▸ **Rows**
________________________________________
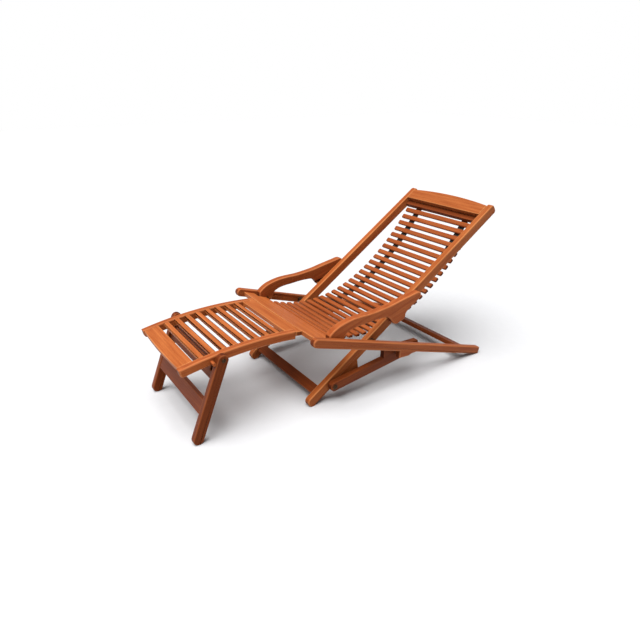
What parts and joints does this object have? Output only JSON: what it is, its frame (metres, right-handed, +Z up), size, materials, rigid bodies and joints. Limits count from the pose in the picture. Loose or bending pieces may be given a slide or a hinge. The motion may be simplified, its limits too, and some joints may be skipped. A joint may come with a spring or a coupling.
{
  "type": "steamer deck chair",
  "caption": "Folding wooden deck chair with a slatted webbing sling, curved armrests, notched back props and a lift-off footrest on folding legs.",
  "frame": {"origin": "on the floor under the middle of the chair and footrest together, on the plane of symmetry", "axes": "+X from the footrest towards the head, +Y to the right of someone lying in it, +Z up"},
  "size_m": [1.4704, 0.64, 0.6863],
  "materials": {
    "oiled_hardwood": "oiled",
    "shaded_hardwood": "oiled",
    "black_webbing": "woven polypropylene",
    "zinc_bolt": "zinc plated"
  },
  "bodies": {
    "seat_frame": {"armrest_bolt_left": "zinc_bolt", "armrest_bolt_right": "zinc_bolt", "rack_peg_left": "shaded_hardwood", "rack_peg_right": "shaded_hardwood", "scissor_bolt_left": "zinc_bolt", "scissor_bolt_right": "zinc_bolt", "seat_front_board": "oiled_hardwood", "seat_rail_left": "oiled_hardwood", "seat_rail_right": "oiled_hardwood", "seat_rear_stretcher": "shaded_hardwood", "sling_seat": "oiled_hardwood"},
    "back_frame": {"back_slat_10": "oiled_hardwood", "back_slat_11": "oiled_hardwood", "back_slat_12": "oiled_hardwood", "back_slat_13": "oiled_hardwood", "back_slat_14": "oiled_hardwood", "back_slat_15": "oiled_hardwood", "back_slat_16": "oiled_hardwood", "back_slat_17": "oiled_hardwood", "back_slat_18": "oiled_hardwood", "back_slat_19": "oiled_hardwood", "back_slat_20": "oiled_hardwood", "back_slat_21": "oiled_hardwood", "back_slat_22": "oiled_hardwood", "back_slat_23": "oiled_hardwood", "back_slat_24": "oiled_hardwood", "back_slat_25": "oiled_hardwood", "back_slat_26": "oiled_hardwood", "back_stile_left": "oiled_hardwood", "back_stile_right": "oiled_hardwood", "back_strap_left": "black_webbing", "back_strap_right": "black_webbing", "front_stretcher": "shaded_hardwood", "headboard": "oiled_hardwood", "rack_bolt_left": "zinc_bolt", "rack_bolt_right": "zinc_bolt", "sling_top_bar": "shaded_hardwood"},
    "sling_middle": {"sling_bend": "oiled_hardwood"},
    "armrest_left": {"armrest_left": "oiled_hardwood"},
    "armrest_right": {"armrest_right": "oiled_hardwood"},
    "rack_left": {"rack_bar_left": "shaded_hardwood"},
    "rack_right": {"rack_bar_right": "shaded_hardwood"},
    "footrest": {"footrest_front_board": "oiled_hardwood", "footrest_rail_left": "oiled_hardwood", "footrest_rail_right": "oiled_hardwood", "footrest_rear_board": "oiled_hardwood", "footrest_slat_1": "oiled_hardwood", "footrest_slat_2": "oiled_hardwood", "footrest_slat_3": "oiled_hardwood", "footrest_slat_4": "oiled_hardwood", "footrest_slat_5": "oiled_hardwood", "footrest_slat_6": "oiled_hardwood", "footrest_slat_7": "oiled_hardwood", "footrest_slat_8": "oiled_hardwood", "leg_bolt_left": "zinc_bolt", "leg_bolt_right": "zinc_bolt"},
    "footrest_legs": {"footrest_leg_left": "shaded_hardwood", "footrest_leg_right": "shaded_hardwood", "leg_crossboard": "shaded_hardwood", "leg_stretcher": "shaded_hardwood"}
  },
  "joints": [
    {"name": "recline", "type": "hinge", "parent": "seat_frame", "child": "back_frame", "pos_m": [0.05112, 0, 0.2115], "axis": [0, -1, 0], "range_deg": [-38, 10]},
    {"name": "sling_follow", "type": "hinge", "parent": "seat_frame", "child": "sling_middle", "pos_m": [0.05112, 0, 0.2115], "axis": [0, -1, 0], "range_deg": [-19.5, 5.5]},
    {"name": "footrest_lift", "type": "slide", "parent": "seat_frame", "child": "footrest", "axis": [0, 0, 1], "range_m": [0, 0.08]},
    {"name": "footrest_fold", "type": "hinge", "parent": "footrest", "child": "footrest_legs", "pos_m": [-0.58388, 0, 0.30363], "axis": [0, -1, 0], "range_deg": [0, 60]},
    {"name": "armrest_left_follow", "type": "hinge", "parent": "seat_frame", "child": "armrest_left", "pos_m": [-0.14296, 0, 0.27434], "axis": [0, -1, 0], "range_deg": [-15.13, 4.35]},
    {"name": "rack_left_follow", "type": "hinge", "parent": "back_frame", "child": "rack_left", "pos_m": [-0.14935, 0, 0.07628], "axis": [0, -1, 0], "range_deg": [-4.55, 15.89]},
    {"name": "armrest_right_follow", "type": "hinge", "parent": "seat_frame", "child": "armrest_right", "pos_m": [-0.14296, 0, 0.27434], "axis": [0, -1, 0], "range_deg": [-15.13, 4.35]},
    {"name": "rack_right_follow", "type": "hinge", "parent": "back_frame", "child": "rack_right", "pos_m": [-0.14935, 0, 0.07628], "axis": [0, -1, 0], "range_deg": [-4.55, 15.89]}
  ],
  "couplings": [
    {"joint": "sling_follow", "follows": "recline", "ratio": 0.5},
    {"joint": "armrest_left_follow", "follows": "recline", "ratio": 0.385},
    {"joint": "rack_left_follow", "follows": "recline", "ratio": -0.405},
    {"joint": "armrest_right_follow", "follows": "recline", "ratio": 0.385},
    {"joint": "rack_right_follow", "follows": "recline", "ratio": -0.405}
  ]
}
________________________________________
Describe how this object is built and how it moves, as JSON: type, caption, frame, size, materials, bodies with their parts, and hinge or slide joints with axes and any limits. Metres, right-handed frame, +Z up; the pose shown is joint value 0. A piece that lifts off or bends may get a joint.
________________________________________
▸ **The problem**
Within the listing above, find every line containing the string "pose" and return it.

▸ **Solution to the problem**
What parts and joints does this object have? Output only JSON: what it is, its frame (metres, right-handed, +Z up), size, materials, rigid bodies and joints. Limits count from the pose in the picture. Loose or bending pieces may be given a slide or a hinge. The motion may be simplified, its limits too, and some joints may be skipped. A joint may come with a spring or a coupling.
Describe how this object is built and how it moves, as JSON: type, caption, frame, size, materials, bodies with their parts, and hinge or slide joints with axes and any limits. Metres, right-handed frame, +Z up; the pose shown is joint value 0. A piece that lifts off or bends may get a joint.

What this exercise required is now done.